Entries with parts and joints
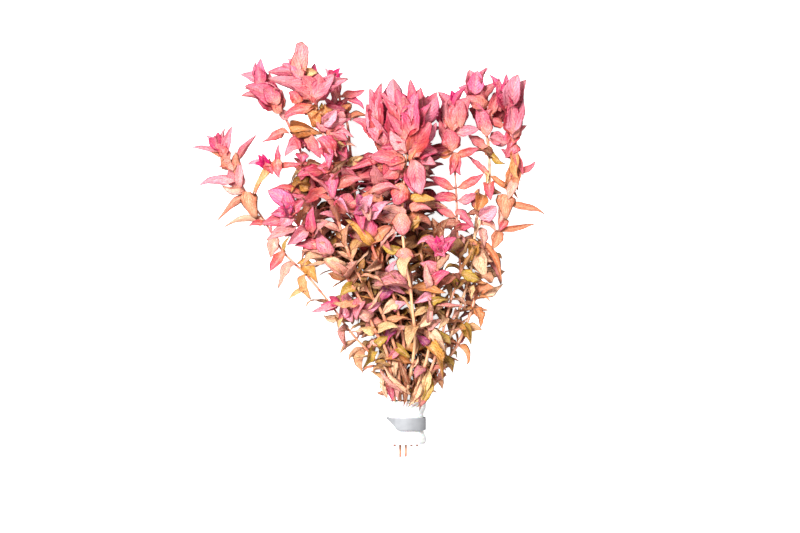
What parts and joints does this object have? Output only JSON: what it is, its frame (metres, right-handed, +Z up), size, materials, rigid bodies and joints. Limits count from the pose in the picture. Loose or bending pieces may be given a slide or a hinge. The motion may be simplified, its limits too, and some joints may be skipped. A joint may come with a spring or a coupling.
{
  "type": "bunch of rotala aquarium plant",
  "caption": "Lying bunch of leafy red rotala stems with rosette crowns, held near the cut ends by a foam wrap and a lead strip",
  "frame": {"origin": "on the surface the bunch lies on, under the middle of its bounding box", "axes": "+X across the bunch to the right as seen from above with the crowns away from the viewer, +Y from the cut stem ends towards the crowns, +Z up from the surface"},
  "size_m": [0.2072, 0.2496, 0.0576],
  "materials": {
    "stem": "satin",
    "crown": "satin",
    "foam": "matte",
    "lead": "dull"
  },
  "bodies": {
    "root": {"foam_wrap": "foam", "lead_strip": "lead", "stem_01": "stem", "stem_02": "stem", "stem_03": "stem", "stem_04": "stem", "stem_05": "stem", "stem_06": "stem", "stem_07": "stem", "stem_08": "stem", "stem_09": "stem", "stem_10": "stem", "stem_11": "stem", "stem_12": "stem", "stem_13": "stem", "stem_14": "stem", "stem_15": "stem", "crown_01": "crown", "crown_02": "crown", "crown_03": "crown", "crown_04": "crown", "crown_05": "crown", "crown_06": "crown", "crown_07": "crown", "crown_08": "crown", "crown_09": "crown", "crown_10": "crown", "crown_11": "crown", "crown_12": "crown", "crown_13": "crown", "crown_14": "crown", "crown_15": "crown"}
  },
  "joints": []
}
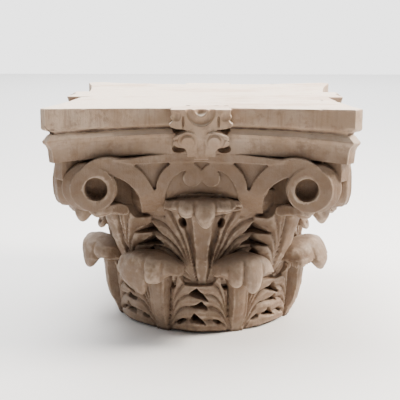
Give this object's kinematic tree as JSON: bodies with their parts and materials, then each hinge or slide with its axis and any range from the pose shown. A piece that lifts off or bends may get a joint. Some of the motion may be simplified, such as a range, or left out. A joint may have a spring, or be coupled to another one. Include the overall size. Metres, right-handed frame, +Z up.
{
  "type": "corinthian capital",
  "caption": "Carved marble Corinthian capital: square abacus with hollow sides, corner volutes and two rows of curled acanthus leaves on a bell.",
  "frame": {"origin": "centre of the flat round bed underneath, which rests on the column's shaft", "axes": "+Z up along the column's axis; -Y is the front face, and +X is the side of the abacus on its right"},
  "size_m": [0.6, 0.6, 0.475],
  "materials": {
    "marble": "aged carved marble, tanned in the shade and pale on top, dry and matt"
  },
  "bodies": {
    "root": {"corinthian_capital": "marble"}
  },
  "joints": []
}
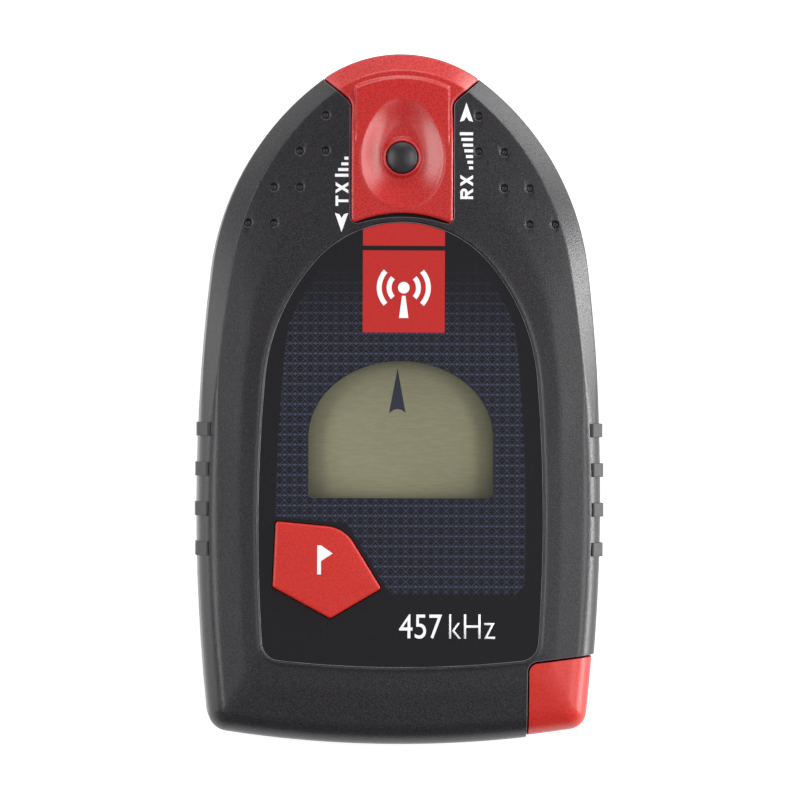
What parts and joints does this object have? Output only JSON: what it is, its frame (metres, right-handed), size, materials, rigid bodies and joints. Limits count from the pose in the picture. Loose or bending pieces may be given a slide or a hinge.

# What you are asked to do
Go through the records and print each one exactly.

# Finished exercise
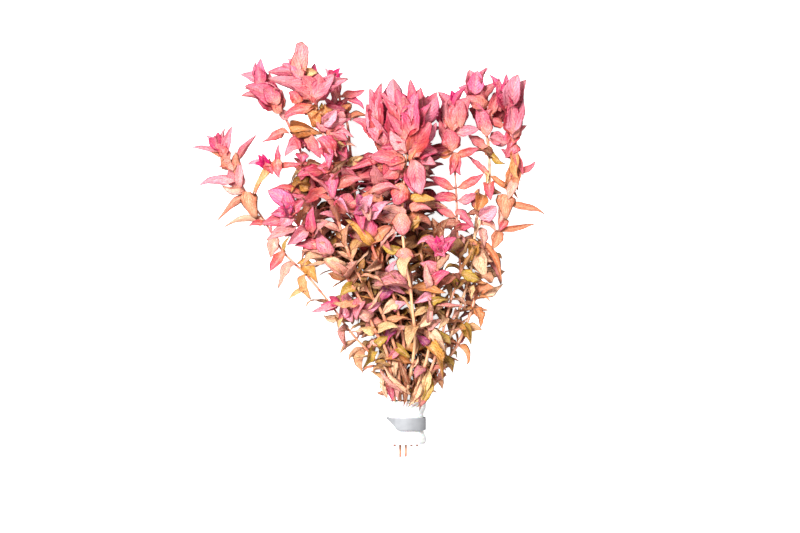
What parts and joints does this object have? Output only JSON: what it is, its frame (metres, right-handed, +Z up), size, materials, rigid bodies and joints. Limits count from the pose in the picture. Loose or bending pieces may be given a slide or a hinge. The motion may be simplified, its limits too, and some joints may be skipped. A joint may come with a spring or a coupling.
{
  "type": "bunch of rotala aquarium plant",
  "caption": "Lying bunch of leafy red rotala stems with rosette crowns, held near the cut ends by a foam wrap and a lead strip",
  "frame": {"origin": "on the surface the bunch lies on, under the middle of its bounding box", "axes": "+X across the bunch to the right as seen from above with the crowns away from the viewer, +Y from the cut stem ends towards the crowns, +Z up from the surface"},
  "size_m": [0.2072, 0.2496, 0.0576],
  "materials": {
    "stem": "satin",
    "crown": "satin",
    "foam": "matte",
    "lead": "dull"
  },
  "bodies": {
    "root": {"foam_wrap": "foam", "lead_strip": "lead", "stem_01": "stem", "stem_02": "stem", "stem_03": "stem", "stem_04": "stem", "stem_05": "stem", "stem_06": "stem", "stem_07": "stem", "stem_08": "stem", "stem_09": "stem", "stem_10": "stem", "stem_11": "stem", "stem_12": "stem", "stem_13": "stem", "stem_14": "stem", "stem_15": "stem", "crown_01": "crown", "crown_02": "crown", "crown_03": "crown", "crown_04": "crown", "crown_05": "crown", "crown_06": "crown", "crown_07": "crown", "crown_08": "crown", "crown_09": "crown", "crown_10": "crown", "crown_11": "crown", "crown_12": "crown", "crown_13": "crown", "crown_14": "crown", "crown_15": "crown"}
  },
  "joints": []
}
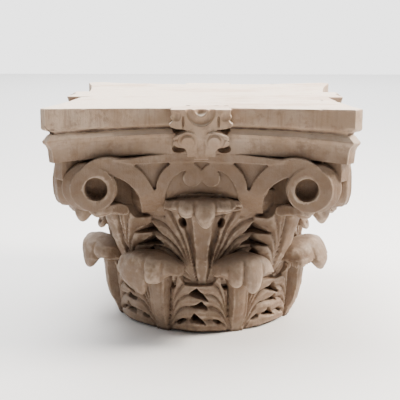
Give this object's kinematic tree as JSON: bodies with their parts and materials, then each hinge or slide with its axis and any range from the pose shown. A piece that lifts off or bends may get a joint. Some of the motion may be simplified, such as a range, or left out. A joint may have a spring, or be coupled to another one. Include the overall size. Metres, right-handed frame, +Z up.
{
  "type": "corinthian capital",
  "caption": "Carved marble Corinthian capital: square abacus with hollow sides, corner volutes and two rows of curled acanthus leaves on a bell.",
  "frame": {"origin": "centre of the flat round bed underneath, which rests on the column's shaft", "axes": "+Z up along the column's axis; -Y is the front face, and +X is the side of the abacus on its right"},
  "size_m": [0.6, 0.6, 0.475],
  "materials": {
    "marble": "aged carved marble, tanned in the shade and pale on top, dry and matt"
  },
  "bodies": {
    "root": {"corinthian_capital": "marble"}
  },
  "joints": []
}
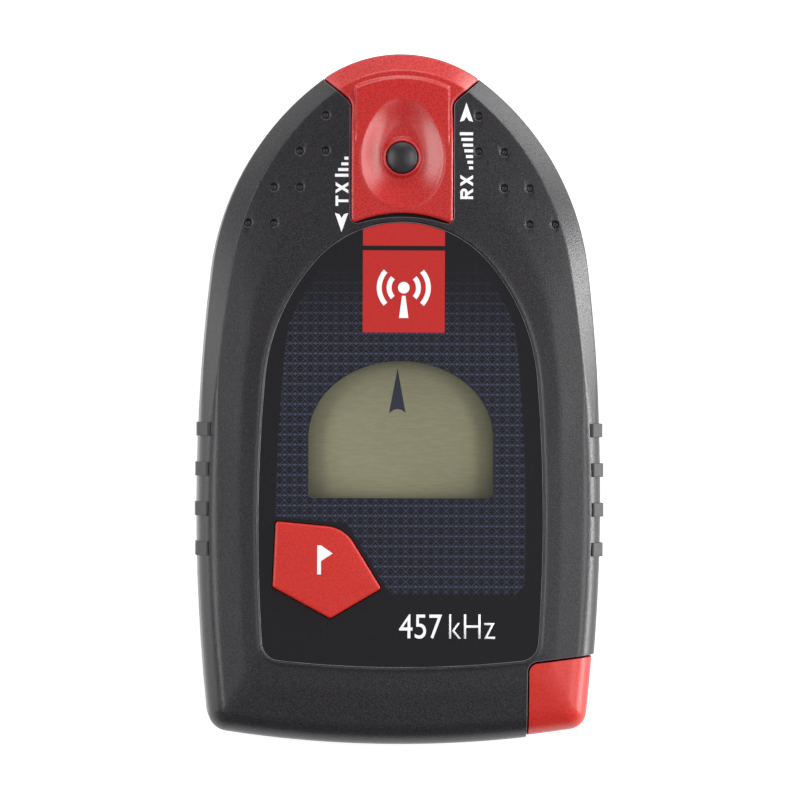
What parts and joints does this object have? Output only JSON: what it is, its frame (metres, right-handed), size, materials, rigid bodies and joints. Limits count from the pose in the picture. Loose or bending pieces may be given a slide or a hinge.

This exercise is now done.